Lembas reminds us of ancient symbols, of the manna in the wilderness that sustained the children of Israel through their forty year sojourn in the wilderness before they entered the Promised Land, and of the bread of the Eucharist in the Christian tradition that is a waybread to those who look to it for sustenance. In the Book of Common Prayer of the Church of England the Minister seeks to remind his hearers of the nature of the food that is offered to them at the holy table.

“It is our duty to render most humble and hearty thanks to Almighty God, our heavenly Father, for that he hath given his Son our Saviour Jesus Christ, not only to die for us, but also to be our spiritual food and sustenance in that holy Sacrament.”

So it is that the one who comes to receive the Sacrament is not only nourished but also profoundly connected to the deepest ground of their being.
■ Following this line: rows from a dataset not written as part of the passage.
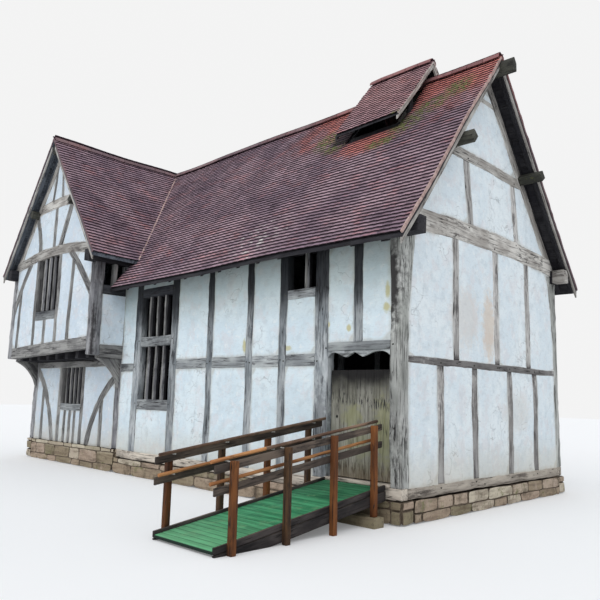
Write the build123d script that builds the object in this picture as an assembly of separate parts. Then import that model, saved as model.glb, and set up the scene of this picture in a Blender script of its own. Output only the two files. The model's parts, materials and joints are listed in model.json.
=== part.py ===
from build123d import *
import os

# Half timbered house: a hall under a steep tiled roof, with a two storey cross wing
# whose front jetties out, a smoke louvre over the hall ridge and a ramp to the door.
# Millimetres, +Z up. X runs along the hall, the front faces -Y, the wing is at -X.
# The origin is the hall's right front corner, at the level of the lowest ground.

# Hall walls.
HALL_LENGTH = 7880
HALL_DEPTH = 5600
HALL_PLINTH_TOP = 340
PLINTH_PROUD = 40
PLINTH_THICKNESS = 300
FLOOR_TOP = 530
FLOOR_THICKNESS = 150
SILL_HEIGHT = 170
TIMBER_DEPTH = 170
STUD_DEPTH = 145
PANEL_RECESS = 16
PANEL_THICKNESS = 105
POST_SIZE = 200
JOWL_WIDTH = 400
JOWL_FOOT_Z = 3000
STUD_WIDTH = 190
MAIN_POST_WIDTH = 300
MID_RAIL_Z = 2300
MID_RAIL_HEIGHT = 210
PLATE_WIDTH = 230
PLATE_HEIGHT = 190
PLATE_END = 300
STUD_2_SHARE = 0.5825
STUD_3_SHARE = 0.4327
STUD_4_X = -2530
SMALL_MULLION_X = -2005
PLATE_SEAT = 60
OVER_DOOR_STUD_X = -825

# Hall gable.
GABLE_RAIL_Z = 2330
GABLE_RAIL_HEIGHT = 125
TIE_Z = 4420
TIE_HEIGHT = 350
TIE_CAMBER = 110
COLLAR_Z = 5970
COLLAR_HEIGHT = 190
COLLAR_CAMBER = 50
YOKE_Z = 7330
YOKE_HEIGHT = 90
PRINCIPAL_DEPTH = 230
LOW_GABLE_STUDS = (1090, 2155, 3450, 4490)
HIGH_GABLE_STUDS = (1580, 2980, 4260)
TOP_GABLE_STUDS = ((2135, 1980), (3845, 3765))

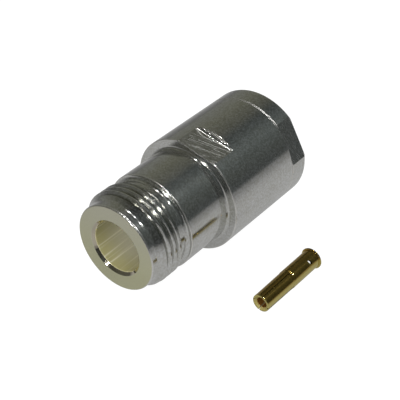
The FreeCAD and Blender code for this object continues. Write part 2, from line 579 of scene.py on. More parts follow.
@dataclass(frozen=True)
class BoreStainAndReflections(Mark):
    """Tarnish of the mating bore, of the bevel at its mouth and of the front face, and painted reflections as
    light streaks along the bore.

    rim_end, bevel_start, bevel_end and bore_start are shares of the mouth's rounding.
    """

    radius: float
    mouth_x: float
    mouth_round: float
    tint: Colour = (0.40, 0.37, 0.18)
    deep_tint: Colour = (0.47, 0.45, 0.33)
    deep_from: float = 0.5
    deep_to: float = 6.0
    # painted reflections: light streaks along the bore, and their colour
    reflection_streaks: Pattern = Pattern(7.0, 4.0, 0.75, 0.52, 0.72)
    reflection_streak_slope: float = 0.003
    reflection_streak_tint: Colour = (0.70, 0.68, 0.51)
    wall_from: float = 0.03
    wall_to: float = 0.10
    wall_metal: float = 0.25
    wall_rough: float = 0.28
    face_tint: Colour = (0.64, 0.635, 0.42)
    upper_tint: Colour = (0.64, 0.63, 0.50)
    face_from: float = 0.01
    face_to: float = 0.05
    rim_weight: float = 0.6
    rim_end: float = 1.3
    bevel_tint: Colour = (0.61, 0.56, 0.44)
    bevel_rough: float = -0.08
    bevel_start: float = 0.8
    bevel_end: float = 1.4
    bore_start: float = 0.7

    def put_on(self, graph: Graph, spot: Spot, skin: Skin) -> Skin:
        """Tarnish the face, then the bevel, then the bore, which also gets its painted reflections.

        Args:
            graph: the material's tree.
            spot: the point that is shaded.
            skin: the clean skin.

        Returns:
            The tarnished skin.
        """
        depth = graph.math("SUBTRACT", spot.x, self.mouth_x)
        upper = graph.spread(spot.z, -self.radius, 2 * self.radius)
        face_colour = graph.blend(upper, self.face_tint, self.upper_tint)
        bevel = self.on_bevel(graph, spot, depth)
        bore = self.in_bore(graph, spot, depth)
        colour = graph.blend(self.on_face(graph, spot, depth), skin.colour, face_colour)
        colour = graph.blend(bevel, colour, self.bevel_tint)
        colour = graph.blend(bore, colour, self.bore_colour(graph, spot, depth))
        rough = graph.math("MULTIPLY_ADD", bevel, self.bevel_rough, skin.rough)
        rough = graph.math("MULTIPLY_ADD", bore, self.wall_rough, rough)
        metal = graph.math("MULTIPLY_ADD", bore, self.wall_metal - 1.0, 1.0)
        return replace(skin, colour=colour, rough=rough, metal=graph.math("MINIMUM", skin.metal, metal))

    def on_face(self, graph: Graph, spot: Spot, depth: Socket) -> Socket:
        """Give where the front face is, with the rim of the mouth at less weight.

        Args:
            graph: the material's tree.
            spot: the point that is shaded.
            depth: how far behind the front face it is.

        Returns:
            A number from 0 to 1.
        """
        face = graph.spread(depth, self.face_from, self.face_to, 1.0, 0.0)
        rim_from = self.radius + self.mouth_round
        rim_to = self.radius + self.rim_end * self.mouth_round
        rim = graph.spread(spot.radius, rim_from, rim_to, self.rim_weight, 0.0)
        return graph.math("MAXIMUM", face, rim)

    def on_bevel(self, graph: Graph, spot: Spot, depth: Socket) -> Socket:
        """Give where the bevel of the mouth is.

        Args:
            graph: the material's tree.
            spot: the point that is shaded.
            depth: how far behind the front face it is.

        Returns:
            A number from 0 to 1.
        """
        bevel_from = self.radius + self.bevel_start * self.mouth_round
        bevel_to = self.radius + self.mouth_round
        near_axis = graph.spread(spot.radius, bevel_from, bevel_to, 1.0, 0.0)
        face_to = self.bevel_end * self.mouth_round
        near_face = graph.spread(depth, self.mouth_round, face_to, 1.0, 0.0)
        return graph.math("MULTIPLY", near_axis, near_face)

    def in_bore(self, graph: Graph, spot: Spot, depth: Socket) -> Socket:
        """Give where the bore is, behind its bevel.

        Args:
            graph: the material's tree.
            spot: the point that is shaded.
            depth: how far behind the front face it is.

        Returns:
            A number from 0 to 1.
        """
        wall_from = self.radius + self.wall_from
        wall_to = self.radius + self.wall_to
        inside = graph.spread(spot.radius, wall_from, wall_to, 1.0, 0.0)
        behind = graph.spread(depth, self.bore_start * self.mouth_round, self.mouth_round)
        return graph.math("MULTIPLY", inside, behind)

    def bore_colour(self, graph: Graph, spot: Spot, depth: Socket) -> Socket:
        """Give the bore's colour: yellow near its mouth, grey in its depth, with painted reflections as light
        streaks along it.

        Args:
            graph: the material's tree.
            spot: the point that is shaded.
            depth: how far behind the front face it is.

        Returns:
            The colour.
        """
        ring = graph.join_xyz(
            graph.math("MULTIPLY", spot.x, self.reflection_streak_slope),
            graph.math("DIVIDE", spot.y, spot.radius),
            graph.math("DIVIDE", spot.z, spot.radius),
        )
        colour = graph.blend(graph.spread(depth, self.deep_from, self.deep_to), self.tint, self.deep_tint)
        # painted reflections laid over the bore's tarnish as light streaks
        return graph.blend(self.reflection_streaks.mask(graph, ring), colour, self.reflection_streak_tint)


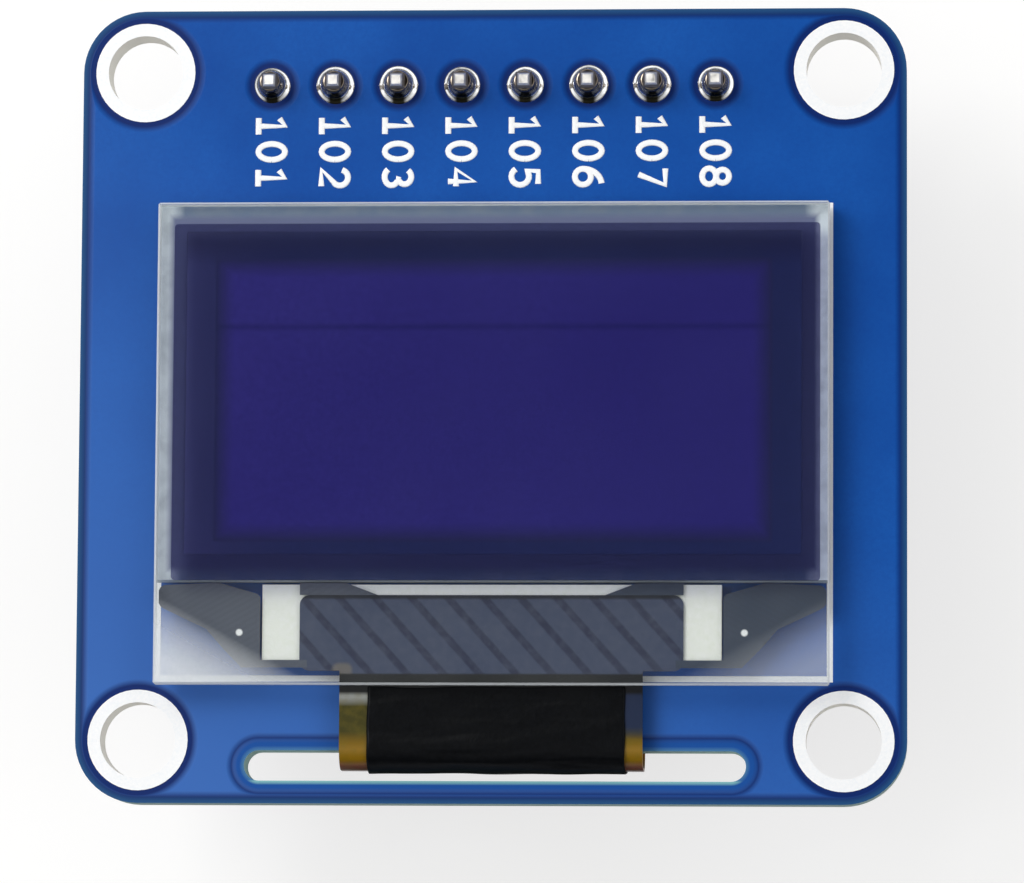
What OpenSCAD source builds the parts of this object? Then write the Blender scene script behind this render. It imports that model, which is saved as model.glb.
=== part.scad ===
// Small display module: a glass panel of organic light-emitting pixels on a square
// circuit board. The panel's flexible circuit leaves its lower ledge, bends through a
// slot in the board and is soldered to the back, where the parts and the pins are.
// Origin: centre of the four mounting holes, on the back face of the board.
// +Y points to the row of pins and +Z is the side that shows the display.

/* [Board] */
// Width of the circuit board
board_w = 33; // [32:0.1:40]
// Height of the circuit board
board_h = 31.8; // [31:0.1:40]
// Thickness of the circuit board
board_t = 1.6; // [1:0.1:2]
// Radius of the board's corners
corner_r = 2.5; // [1:0.1:2.5]
// Distance from the board's edges to the centres of the mounting holes
hole_inset = 2.5; // [2.3:0.1:2.8]
// Diameter of the mounting holes
hole_d = 3; // [2:0.1:3.2]
// Width of the printed ring round each mounting hole
ring_w = 0.5; // [0.3:0.05:0.7]
// Thickness of the white print
print_t = 0.02; // [0.01:0.01:0.05]
// Width of the printed line round the panel
line_w = 0.24; // [0.15:0.01:0.3]
// How far the lower side of that line lies under the glass
line_rise = 0.32; // [0.2:0.01:0.5]

/* [Slot] */
// Length of the slot, end to end
slot_l = 19.9; // [19.5:0.1:20.5]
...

The one who eats it is linked to not only to that ground but also to all others that share the bread and the wine. It is a waybread for the journey and unites those who are sustained by it more profoundly than do ties of gender, family, sexuality, class, nationality or race. The Minister’s warning to those who are about to receive this food tells us that we cannot allow anything to divide us from each other or else we take it unworthily and so do ourselves harm.

Frodo longs to heal the great divide that lies between himself and Gollum but he cannot. For this to happen Gollum would have to come and “Open his Grief” as the Prayer Book puts it. He would have to weep for the murder of Déagolhis closest friend from whom he took the Ring. He would have to give up the fiction of the birthday present withheld by Déagol that he has long cherished to justify his crime. He would have to acknowledge his utter wretchedness. He would have to long for healing, maybe even for death. He would have to give up the Ring and join Frodo and Sam in their wish to destroy it and all the evil that it has the power to do.

“I think this food would do you good, if you would try,” says Frodo. “But perhaps you can’t even try, not yet anyway.”